**EXERCISE DETAILS:** Can you write out all of the material below, word for word?

**INFORMATION PROVIDED:**
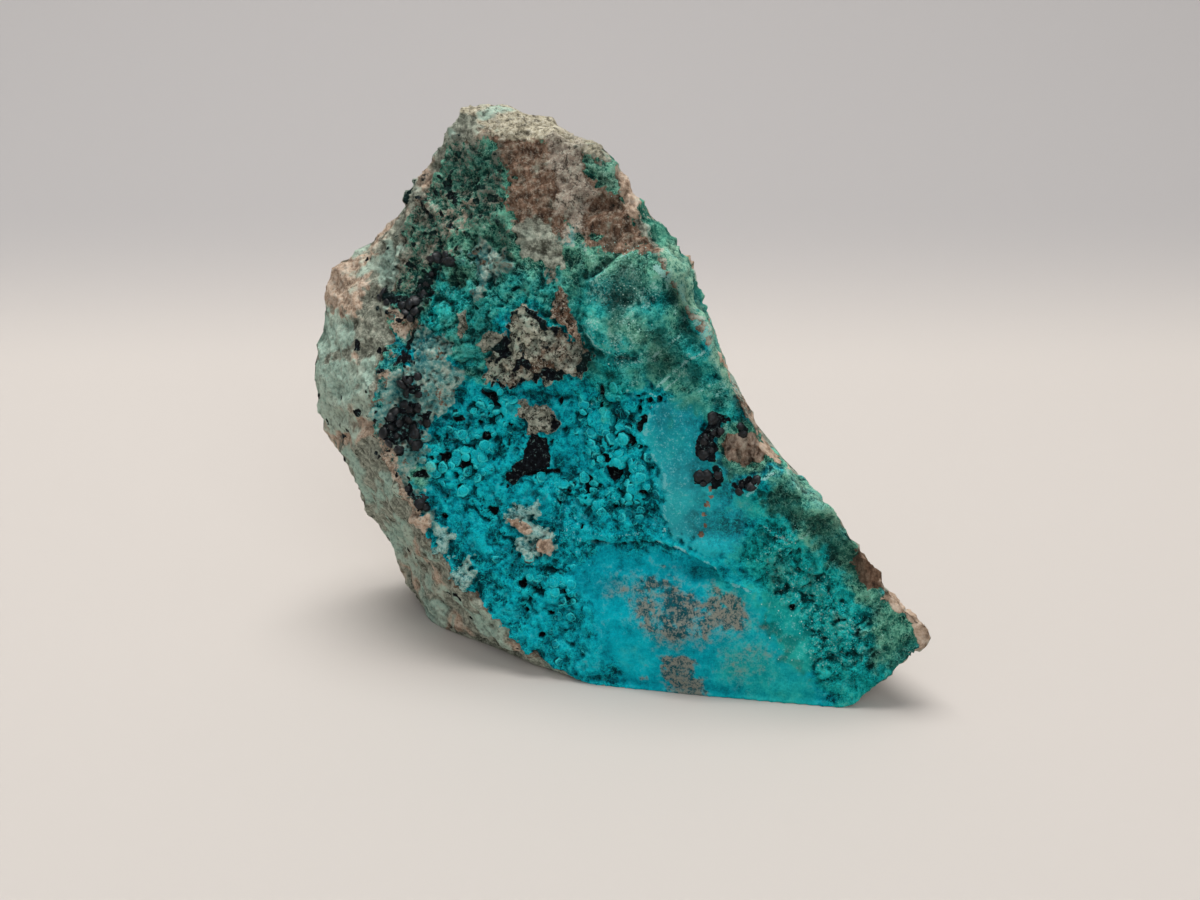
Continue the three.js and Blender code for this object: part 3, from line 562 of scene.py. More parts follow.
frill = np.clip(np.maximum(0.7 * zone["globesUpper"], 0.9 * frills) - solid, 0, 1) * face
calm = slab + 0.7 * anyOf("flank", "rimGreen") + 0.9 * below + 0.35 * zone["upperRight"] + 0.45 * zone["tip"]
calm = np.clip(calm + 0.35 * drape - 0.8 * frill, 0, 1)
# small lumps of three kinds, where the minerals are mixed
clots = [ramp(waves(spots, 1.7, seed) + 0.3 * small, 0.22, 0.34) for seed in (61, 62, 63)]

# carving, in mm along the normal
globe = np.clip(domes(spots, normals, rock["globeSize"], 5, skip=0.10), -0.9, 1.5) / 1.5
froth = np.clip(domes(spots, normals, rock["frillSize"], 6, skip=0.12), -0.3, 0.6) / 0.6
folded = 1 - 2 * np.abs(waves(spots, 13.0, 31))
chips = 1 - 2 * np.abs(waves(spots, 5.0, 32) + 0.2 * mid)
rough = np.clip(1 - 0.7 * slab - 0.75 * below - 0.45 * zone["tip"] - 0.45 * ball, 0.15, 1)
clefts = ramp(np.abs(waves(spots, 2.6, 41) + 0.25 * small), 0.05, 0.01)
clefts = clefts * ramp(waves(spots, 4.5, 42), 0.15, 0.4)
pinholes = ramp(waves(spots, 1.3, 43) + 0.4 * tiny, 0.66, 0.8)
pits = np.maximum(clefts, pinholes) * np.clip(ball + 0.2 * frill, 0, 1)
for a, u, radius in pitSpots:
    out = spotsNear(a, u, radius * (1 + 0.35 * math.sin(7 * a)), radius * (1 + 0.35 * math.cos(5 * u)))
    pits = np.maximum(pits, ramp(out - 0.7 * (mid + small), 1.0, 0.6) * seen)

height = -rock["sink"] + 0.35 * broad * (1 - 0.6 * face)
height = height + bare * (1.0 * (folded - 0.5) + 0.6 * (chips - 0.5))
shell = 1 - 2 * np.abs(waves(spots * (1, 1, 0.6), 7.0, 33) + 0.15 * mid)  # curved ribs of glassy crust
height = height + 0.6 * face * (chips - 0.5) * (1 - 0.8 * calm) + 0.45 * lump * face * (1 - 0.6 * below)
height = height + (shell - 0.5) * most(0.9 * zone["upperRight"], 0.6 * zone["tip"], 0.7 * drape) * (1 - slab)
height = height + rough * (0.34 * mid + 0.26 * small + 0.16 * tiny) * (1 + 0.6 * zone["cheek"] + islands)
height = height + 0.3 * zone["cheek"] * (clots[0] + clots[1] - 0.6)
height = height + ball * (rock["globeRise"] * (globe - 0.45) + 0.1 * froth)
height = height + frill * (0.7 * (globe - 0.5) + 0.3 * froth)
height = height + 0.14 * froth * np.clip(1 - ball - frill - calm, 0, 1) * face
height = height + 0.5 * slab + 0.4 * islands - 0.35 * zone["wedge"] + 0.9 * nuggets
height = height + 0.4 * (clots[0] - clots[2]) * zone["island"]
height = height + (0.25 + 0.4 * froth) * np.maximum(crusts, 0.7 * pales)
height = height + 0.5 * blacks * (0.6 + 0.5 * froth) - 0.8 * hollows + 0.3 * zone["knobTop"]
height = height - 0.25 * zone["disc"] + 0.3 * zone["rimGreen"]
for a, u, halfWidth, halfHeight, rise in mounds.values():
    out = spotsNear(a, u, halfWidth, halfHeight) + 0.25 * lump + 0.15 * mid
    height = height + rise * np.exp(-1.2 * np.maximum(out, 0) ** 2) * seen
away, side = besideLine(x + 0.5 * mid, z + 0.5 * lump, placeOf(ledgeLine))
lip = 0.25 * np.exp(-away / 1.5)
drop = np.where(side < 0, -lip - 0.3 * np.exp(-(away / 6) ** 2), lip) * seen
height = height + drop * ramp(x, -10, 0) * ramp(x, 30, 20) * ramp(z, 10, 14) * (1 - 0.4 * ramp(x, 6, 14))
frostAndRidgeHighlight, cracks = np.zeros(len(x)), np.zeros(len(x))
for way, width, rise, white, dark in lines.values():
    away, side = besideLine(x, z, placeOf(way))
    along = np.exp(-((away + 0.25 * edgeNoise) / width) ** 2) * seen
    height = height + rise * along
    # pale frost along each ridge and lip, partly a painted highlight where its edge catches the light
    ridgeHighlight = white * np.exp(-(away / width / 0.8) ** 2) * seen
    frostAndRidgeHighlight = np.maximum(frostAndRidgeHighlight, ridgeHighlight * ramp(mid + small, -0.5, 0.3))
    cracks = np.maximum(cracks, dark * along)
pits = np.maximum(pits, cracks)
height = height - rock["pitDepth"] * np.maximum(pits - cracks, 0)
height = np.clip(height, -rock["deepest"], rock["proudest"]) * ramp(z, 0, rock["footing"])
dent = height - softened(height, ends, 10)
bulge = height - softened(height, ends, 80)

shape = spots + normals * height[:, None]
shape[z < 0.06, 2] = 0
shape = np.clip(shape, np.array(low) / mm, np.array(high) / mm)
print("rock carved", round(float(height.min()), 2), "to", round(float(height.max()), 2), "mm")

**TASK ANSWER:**
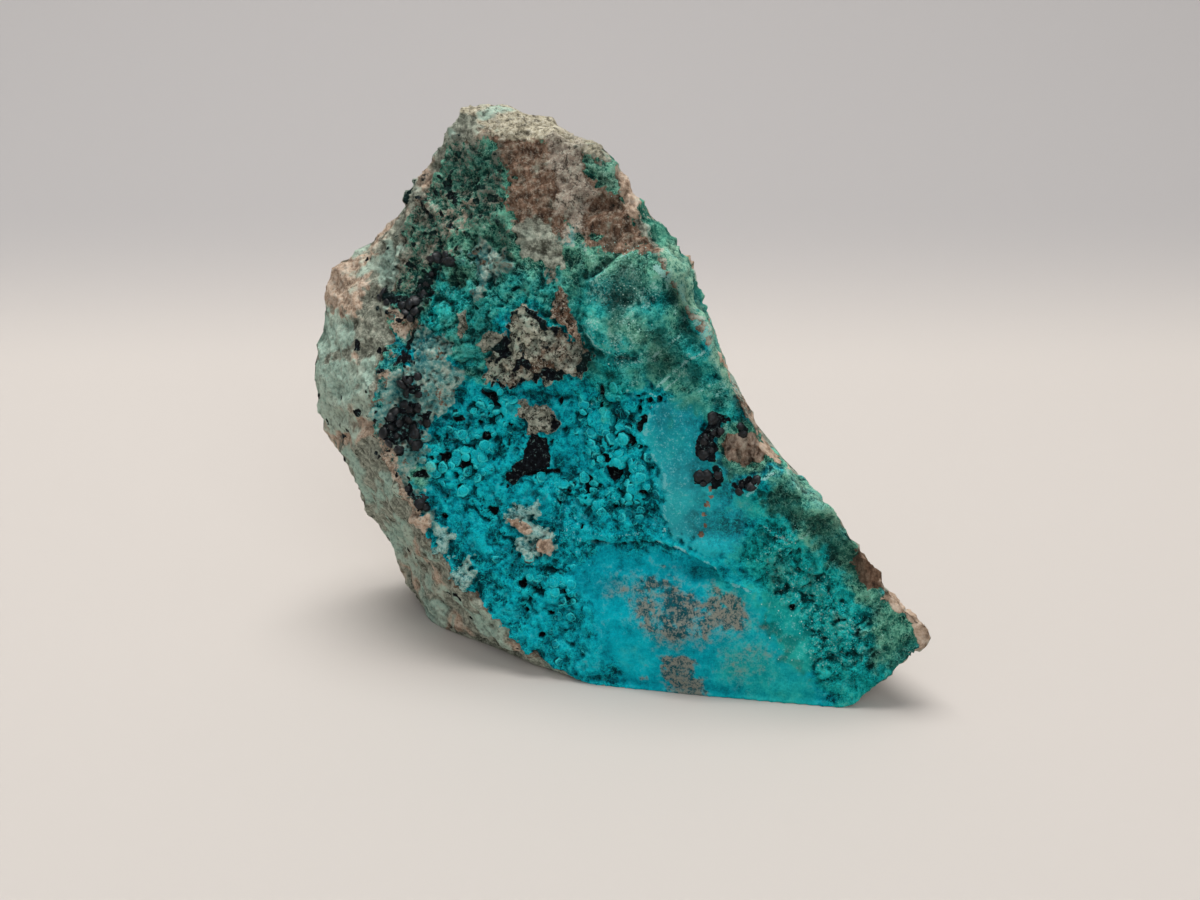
Continue the three.js and Blender code for this object: part 3, from line 562 of scene.py. More parts follow.
frill = np.clip(np.maximum(0.7 * zone["globesUpper"], 0.9 * frills) - solid, 0, 1) * face
calm = slab + 0.7 * anyOf("flank", "rimGreen") + 0.9 * below + 0.35 * zone["upperRight"] + 0.45 * zone["tip"]
calm = np.clip(calm + 0.35 * drape - 0.8 * frill, 0, 1)
# small lumps of three kinds, where the minerals are mixed
clots = [ramp(waves(spots, 1.7, seed) + 0.3 * small, 0.22, 0.34) for seed in (61, 62, 63)]

# carving, in mm along the normal
globe = np.clip(domes(spots, normals, rock["globeSize"], 5, skip=0.10), -0.9, 1.5) / 1.5
froth = np.clip(domes(spots, normals, rock["frillSize"], 6, skip=0.12), -0.3, 0.6) / 0.6
folded = 1 - 2 * np.abs(waves(spots, 13.0, 31))
chips = 1 - 2 * np.abs(waves(spots, 5.0, 32) + 0.2 * mid)
rough = np.clip(1 - 0.7 * slab - 0.75 * below - 0.45 * zone["tip"] - 0.45 * ball, 0.15, 1)
clefts = ramp(np.abs(waves(spots, 2.6, 41) + 0.25 * small), 0.05, 0.01)
clefts = clefts * ramp(waves(spots, 4.5, 42), 0.15, 0.4)
pinholes = ramp(waves(spots, 1.3, 43) + 0.4 * tiny, 0.66, 0.8)
pits = np.maximum(clefts, pinholes) * np.clip(ball + 0.2 * frill, 0, 1)
for a, u, radius in pitSpots:
    out = spotsNear(a, u, radius * (1 + 0.35 * math.sin(7 * a)), radius * (1 + 0.35 * math.cos(5 * u)))
    pits = np.maximum(pits, ramp(out - 0.7 * (mid + small), 1.0, 0.6) * seen)

height = -rock["sink"] + 0.35 * broad * (1 - 0.6 * face)
height = height + bare * (1.0 * (folded - 0.5) + 0.6 * (chips - 0.5))
shell = 1 - 2 * np.abs(waves(spots * (1, 1, 0.6), 7.0, 33) + 0.15 * mid)  # curved ribs of glassy crust
height = height + 0.6 * face * (chips - 0.5) * (1 - 0.8 * calm) + 0.45 * lump * face * (1 - 0.6 * below)
height = height + (shell - 0.5) * most(0.9 * zone["upperRight"], 0.6 * zone["tip"], 0.7 * drape) * (1 - slab)
height = height + rough * (0.34 * mid + 0.26 * small + 0.16 * tiny) * (1 + 0.6 * zone["cheek"] + islands)
height = height + 0.3 * zone["cheek"] * (clots[0] + clots[1] - 0.6)
height = height + ball * (rock["globeRise"] * (globe - 0.45) + 0.1 * froth)
height = height + frill * (0.7 * (globe - 0.5) + 0.3 * froth)
height = height + 0.14 * froth * np.clip(1 - ball - frill - calm, 0, 1) * face
height = height + 0.5 * slab + 0.4 * islands - 0.35 * zone["wedge"] + 0.9 * nuggets
height = height + 0.4 * (clots[0] - clots[2]) * zone["island"]
height = height + (0.25 + 0.4 * froth) * np.maximum(crusts, 0.7 * pales)
height = height + 0.5 * blacks * (0.6 + 0.5 * froth) - 0.8 * hollows + 0.3 * zone["knobTop"]
height = height - 0.25 * zone["disc"] + 0.3 * zone["rimGreen"]
for a, u, halfWidth, halfHeight, rise in mounds.values():
    out = spotsNear(a, u, halfWidth, halfHeight) + 0.25 * lump + 0.15 * mid
    height = height + rise * np.exp(-1.2 * np.maximum(out, 0) ** 2) * seen
away, side = besideLine(x + 0.5 * mid, z + 0.5 * lump, placeOf(ledgeLine))
lip = 0.25 * np.exp(-away / 1.5)
drop = np.where(side < 0, -lip - 0.3 * np.exp(-(away / 6) ** 2), lip) * seen
height = height + drop * ramp(x, -10, 0) * ramp(x, 30, 20) * ramp(z, 10, 14) * (1 - 0.4 * ramp(x, 6, 14))
frostAndRidgeHighlight, cracks = np.zeros(len(x)), np.zeros(len(x))
for way, width, rise, white, dark in lines.values():
    away, side = besideLine(x, z, placeOf(way))
    along = np.exp(-((away + 0.25 * edgeNoise) / width) ** 2) * seen
    height = height + rise * along
    # pale frost along each ridge and lip, partly a painted highlight where its edge catches the light
    ridgeHighlight = white * np.exp(-(away / width / 0.8) ** 2) * seen
    frostAndRidgeHighlight = np.maximum(frostAndRidgeHighlight, ridgeHighlight * ramp(mid + small, -0.5, 0.3))
    cracks = np.maximum(cracks, dark * along)
pits = np.maximum(pits, cracks)
height = height - rock["pitDepth"] * np.maximum(pits - cracks, 0)
height = np.clip(height, -rock["deepest"], rock["proudest"]) * ramp(z, 0, rock["footing"])
dent = height - softened(height, ends, 10)
bulge = height - softened(height, ends, 80)

shape = spots + normals * height[:, None]
shape[z < 0.06, 2] = 0
shape = np.clip(shape, np.array(low) / mm, np.array(high) / mm)
print("rock carved", round(float(height.min()), 2), "to", round(float(height.max()), 2), "mm")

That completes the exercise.